[Data lines start]

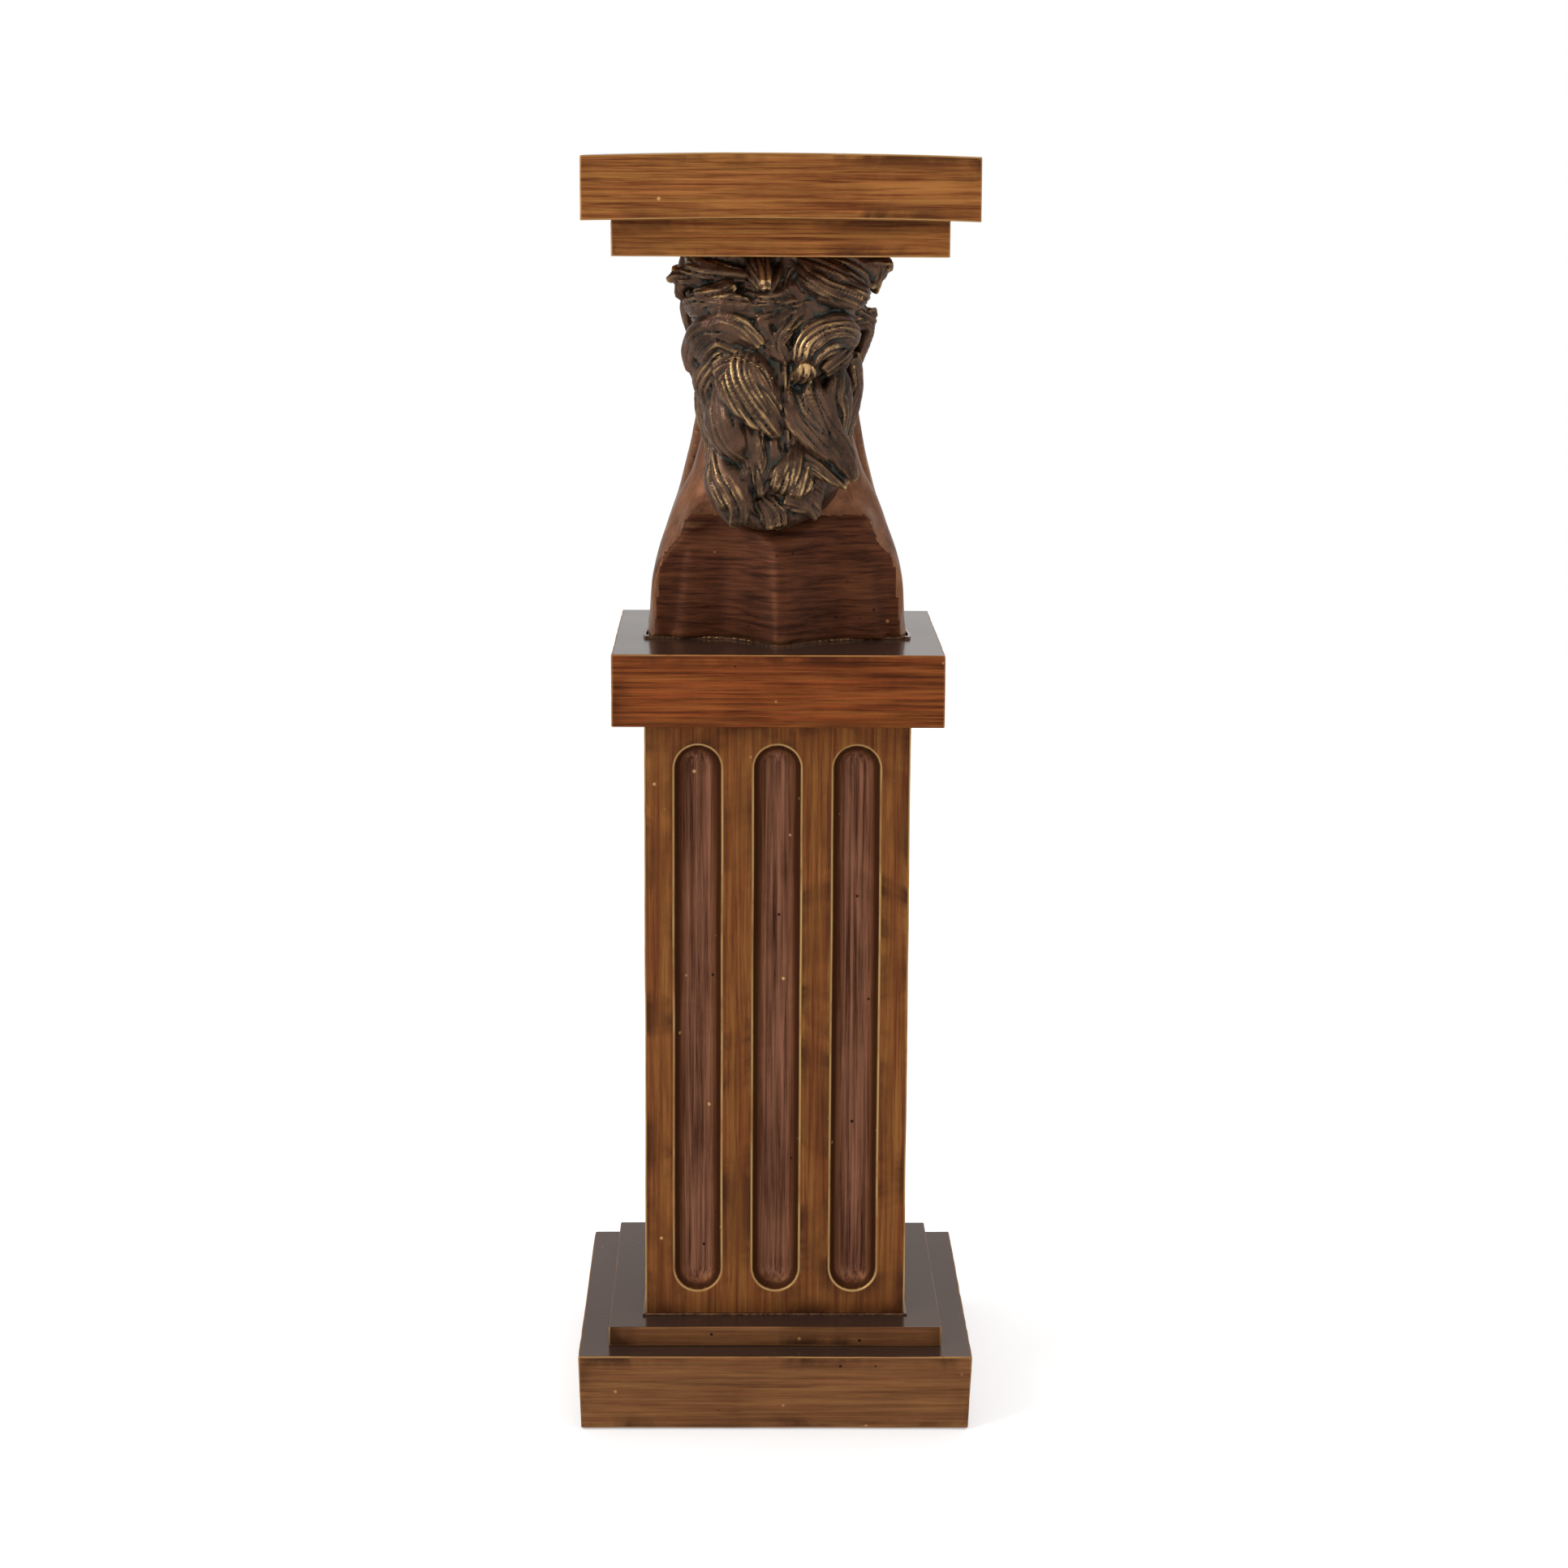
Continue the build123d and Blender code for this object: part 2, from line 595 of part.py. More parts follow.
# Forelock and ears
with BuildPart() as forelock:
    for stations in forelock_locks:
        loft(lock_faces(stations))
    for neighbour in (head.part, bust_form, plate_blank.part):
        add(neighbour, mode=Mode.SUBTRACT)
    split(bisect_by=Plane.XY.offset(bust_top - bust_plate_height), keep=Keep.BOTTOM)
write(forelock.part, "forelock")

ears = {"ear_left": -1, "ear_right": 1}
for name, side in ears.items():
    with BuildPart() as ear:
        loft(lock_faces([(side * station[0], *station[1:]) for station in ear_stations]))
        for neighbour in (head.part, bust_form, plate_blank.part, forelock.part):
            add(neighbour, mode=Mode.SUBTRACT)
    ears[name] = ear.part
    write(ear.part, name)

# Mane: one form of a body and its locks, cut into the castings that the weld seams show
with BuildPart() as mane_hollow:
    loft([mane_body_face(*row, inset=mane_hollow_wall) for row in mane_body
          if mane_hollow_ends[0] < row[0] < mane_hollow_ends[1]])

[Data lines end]

- Exercise brief -
Write the entire listing out again, word for word.

- Written reply -
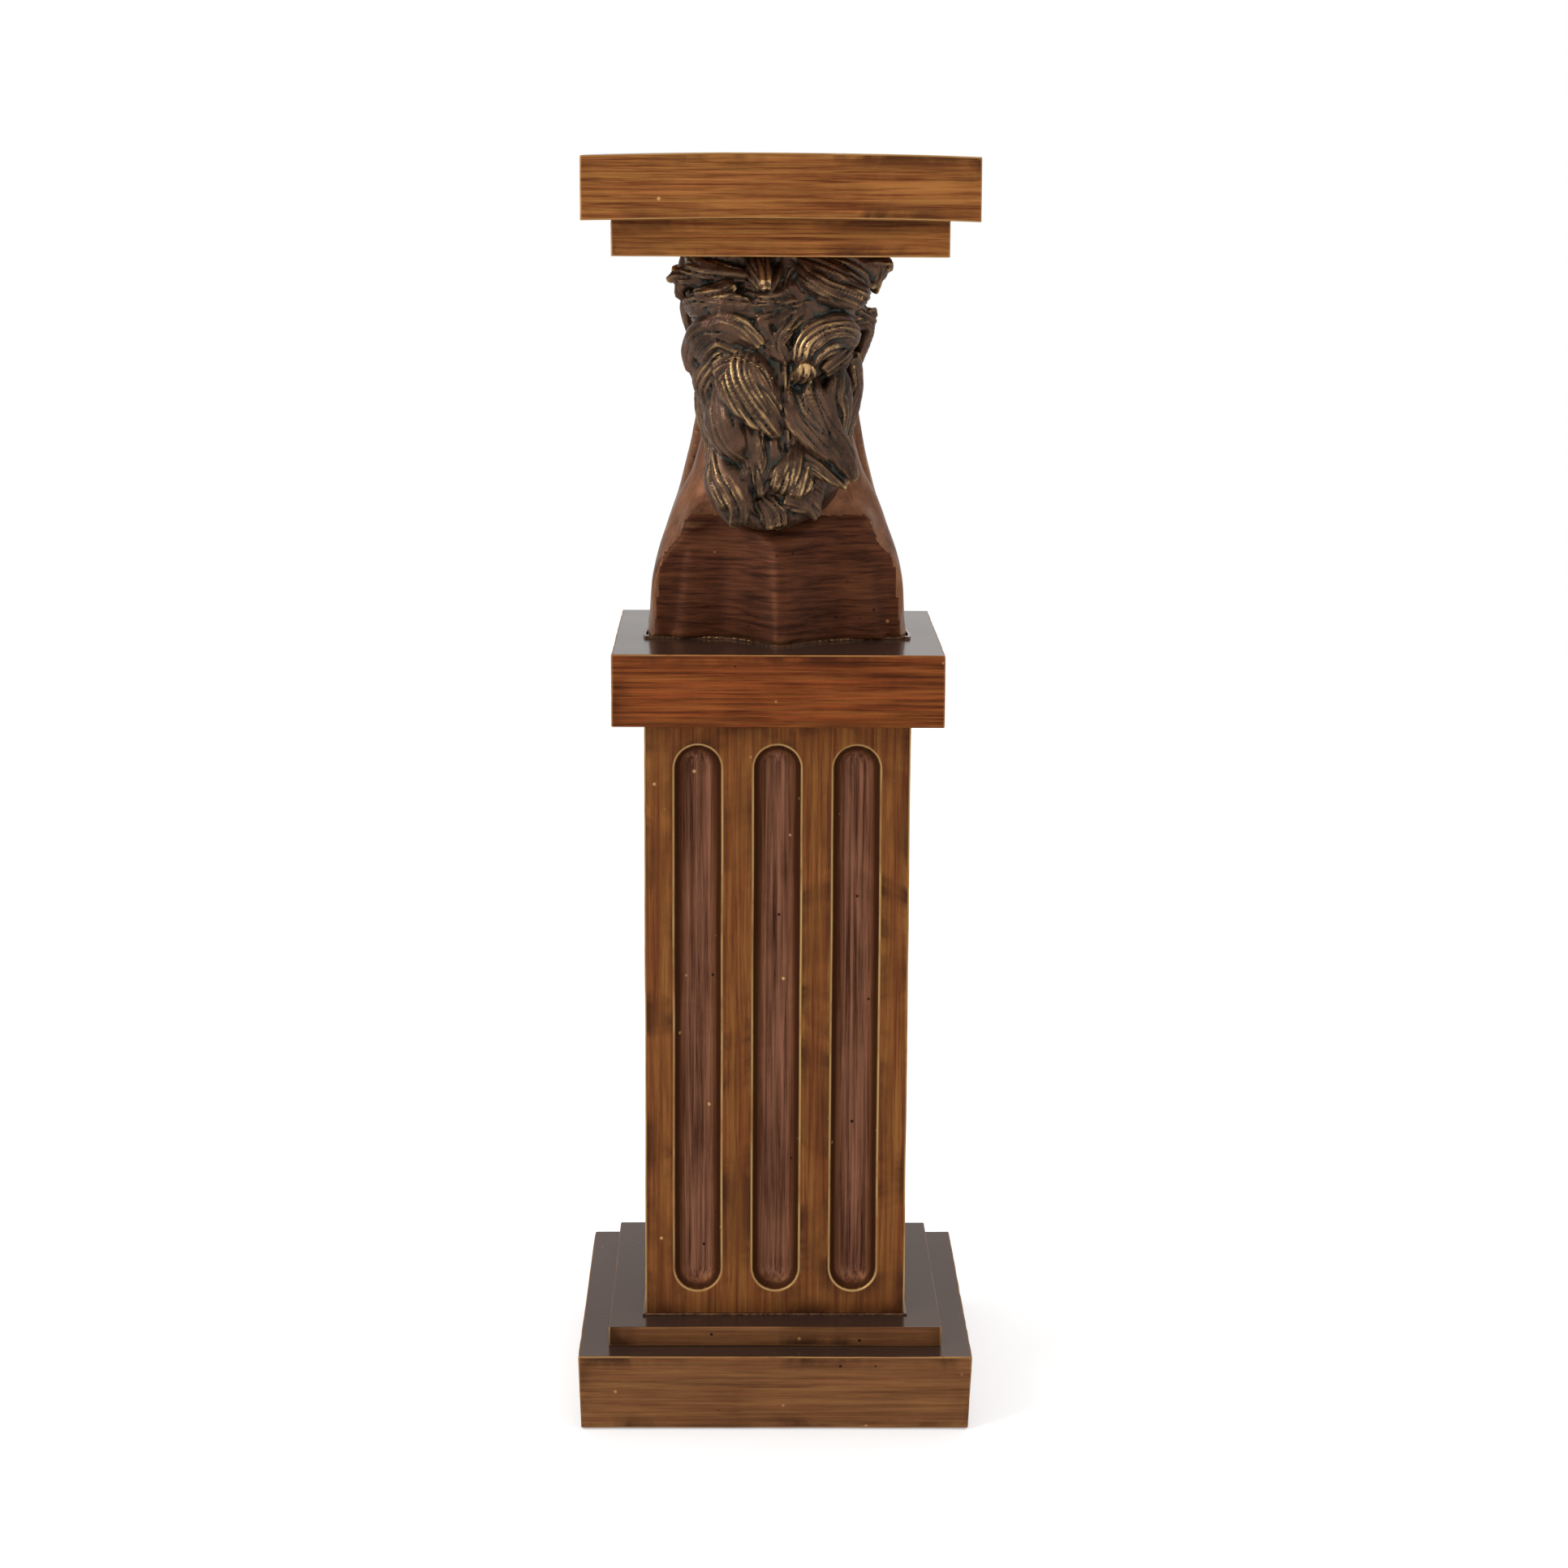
Continue the build123d and Blender code for this object: part 2, from line 595 of part.py. More parts follow.
# Forelock and ears
with BuildPart() as forelock:
    for stations in forelock_locks:
        loft(lock_faces(stations))
    for neighbour in (head.part, bust_form, plate_blank.part):
        add(neighbour, mode=Mode.SUBTRACT)
    split(bisect_by=Plane.XY.offset(bust_top - bust_plate_height), keep=Keep.BOTTOM)
write(forelock.part, "forelock")

ears = {"ear_left": -1, "ear_right": 1}
for name, side in ears.items():
    with BuildPart() as ear:
        loft(lock_faces([(side * station[0], *station[1:]) for station in ear_stations]))
        for neighbour in (head.part, bust_form, plate_blank.part, forelock.part):
            add(neighbour, mode=Mode.SUBTRACT)
    ears[name] = ear.part
    write(ear.part, name)

# Mane: one form of a body and its locks, cut into the castings that the weld seams show
with BuildPart() as mane_hollow:
    loft([mane_body_face(*row, inset=mane_hollow_wall) for row in mane_body
          if mane_hollow_ends[0] < row[0] < mane_hollow_ends[1]])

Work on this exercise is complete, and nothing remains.